### [Task]
Please output exactly the lines of the material from the first through the line containing "return FRONT_HALF_WIDTH +", and nothing more.

### [Material]
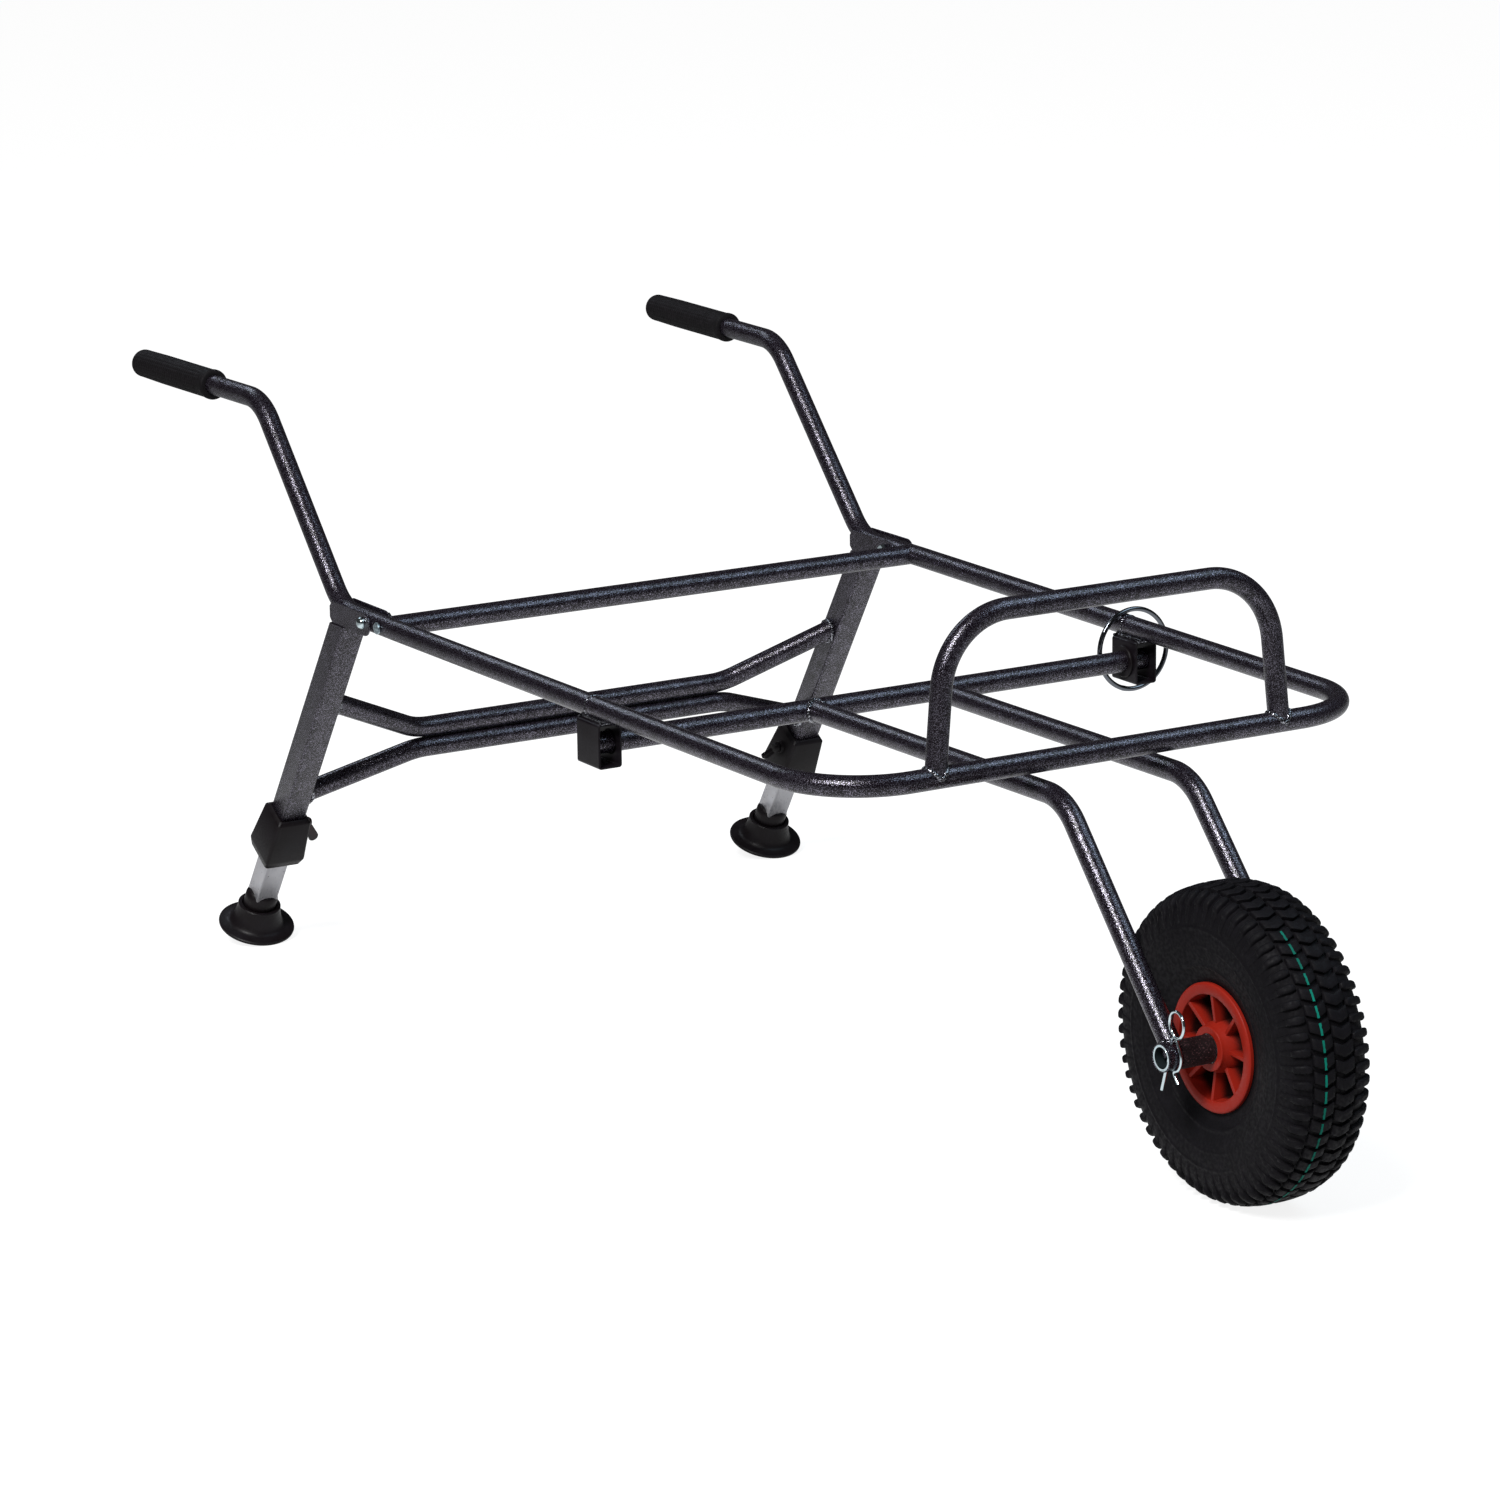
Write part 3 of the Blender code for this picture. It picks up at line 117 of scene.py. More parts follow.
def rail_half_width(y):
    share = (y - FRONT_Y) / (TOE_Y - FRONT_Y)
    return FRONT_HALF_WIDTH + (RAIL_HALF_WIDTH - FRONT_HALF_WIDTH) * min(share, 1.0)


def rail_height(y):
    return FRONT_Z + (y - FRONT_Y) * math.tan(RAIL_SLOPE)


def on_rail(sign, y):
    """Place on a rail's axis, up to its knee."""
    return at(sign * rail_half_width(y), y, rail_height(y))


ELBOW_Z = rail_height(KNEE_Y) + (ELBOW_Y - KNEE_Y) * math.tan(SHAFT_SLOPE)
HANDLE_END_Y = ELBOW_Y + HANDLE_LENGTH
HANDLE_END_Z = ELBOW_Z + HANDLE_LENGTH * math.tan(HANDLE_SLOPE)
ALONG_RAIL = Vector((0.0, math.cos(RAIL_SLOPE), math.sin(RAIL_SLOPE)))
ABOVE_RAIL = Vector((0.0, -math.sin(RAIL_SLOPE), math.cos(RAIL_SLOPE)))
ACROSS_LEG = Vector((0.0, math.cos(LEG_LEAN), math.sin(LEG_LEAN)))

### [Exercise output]
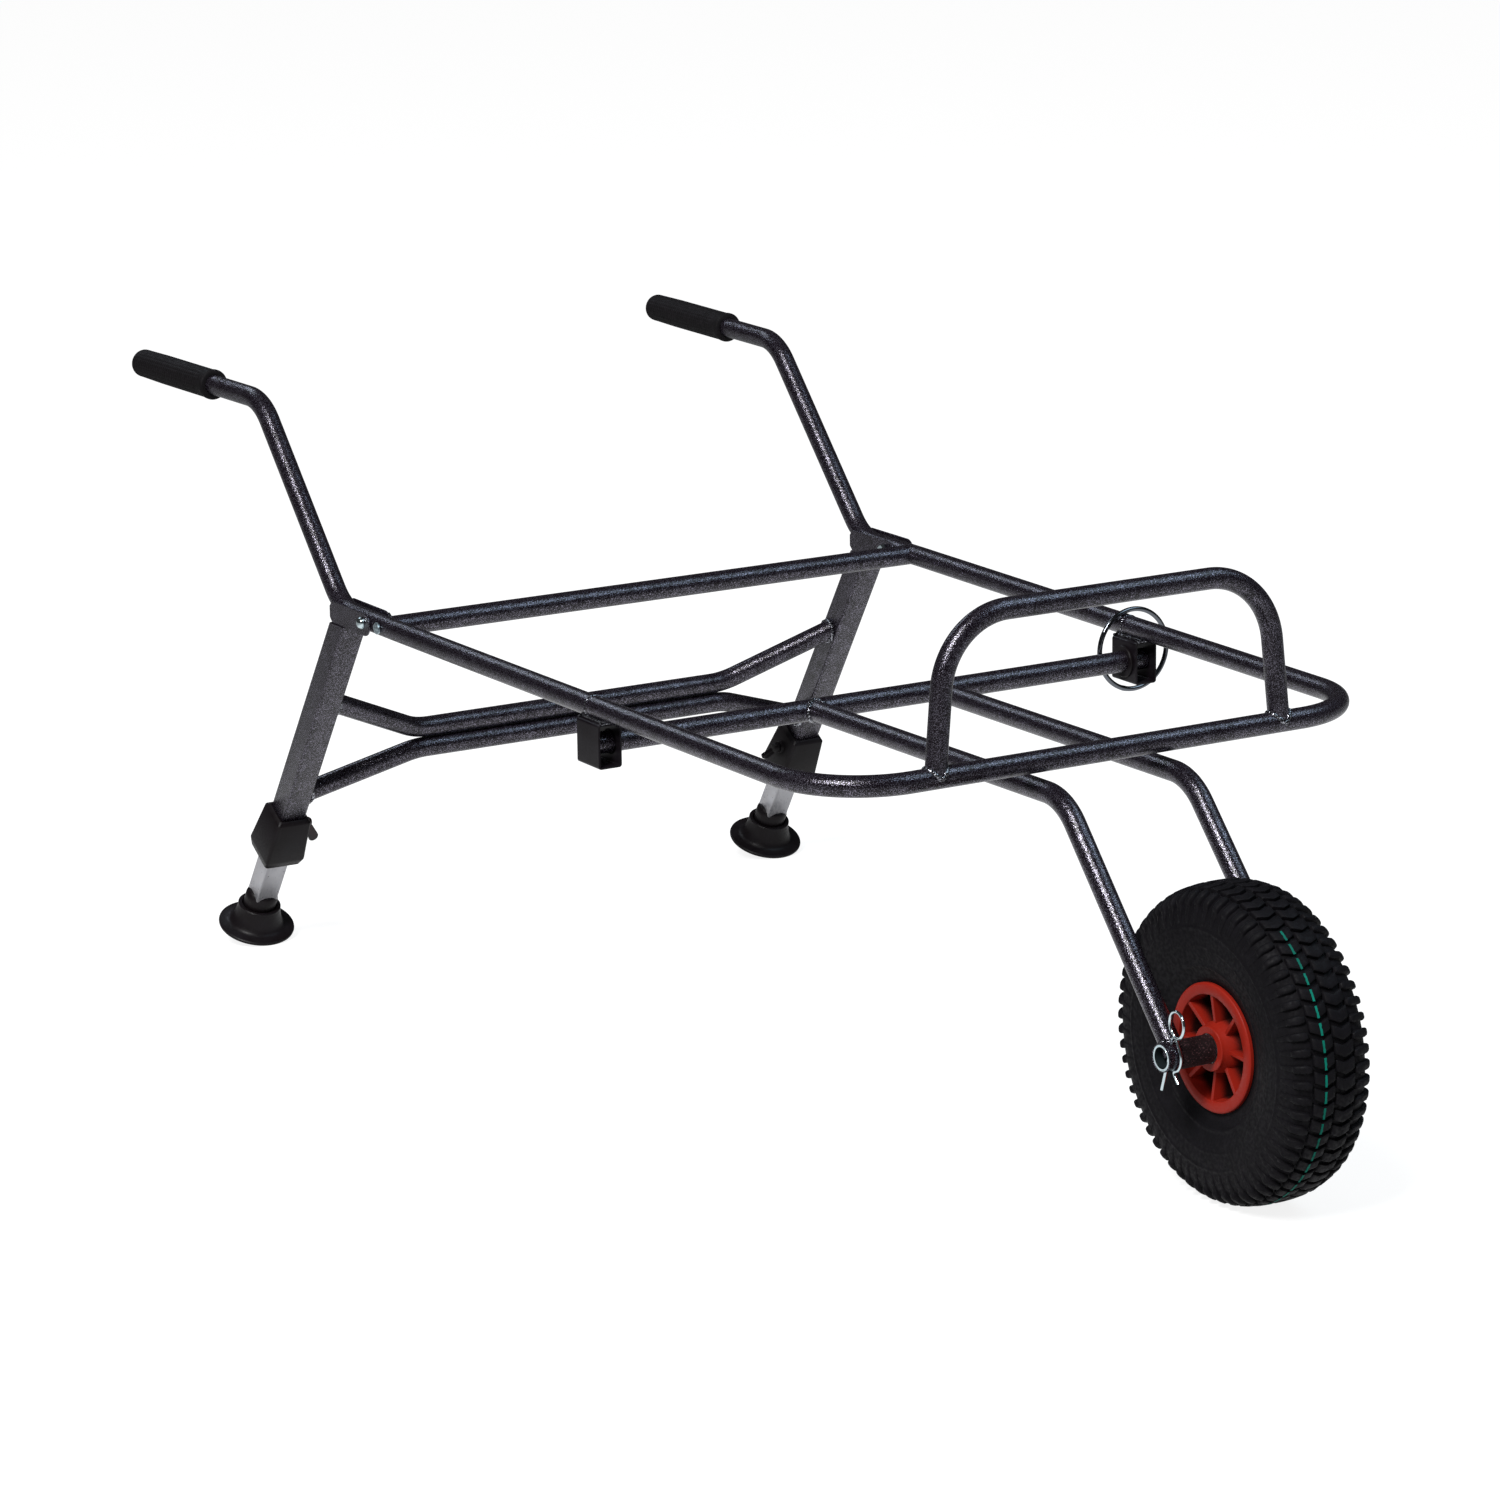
Write part 3 of the Blender code for this picture. It picks up at line 117 of scene.py. More parts follow.
def rail_half_width(y):
    share = (y - FRONT_Y) / (TOE_Y - FRONT_Y)
    return FRONT_HALF_WIDTH + (RAIL_HALF_WIDTH - FRONT_HALF_WIDTH) * min(share, 1.0)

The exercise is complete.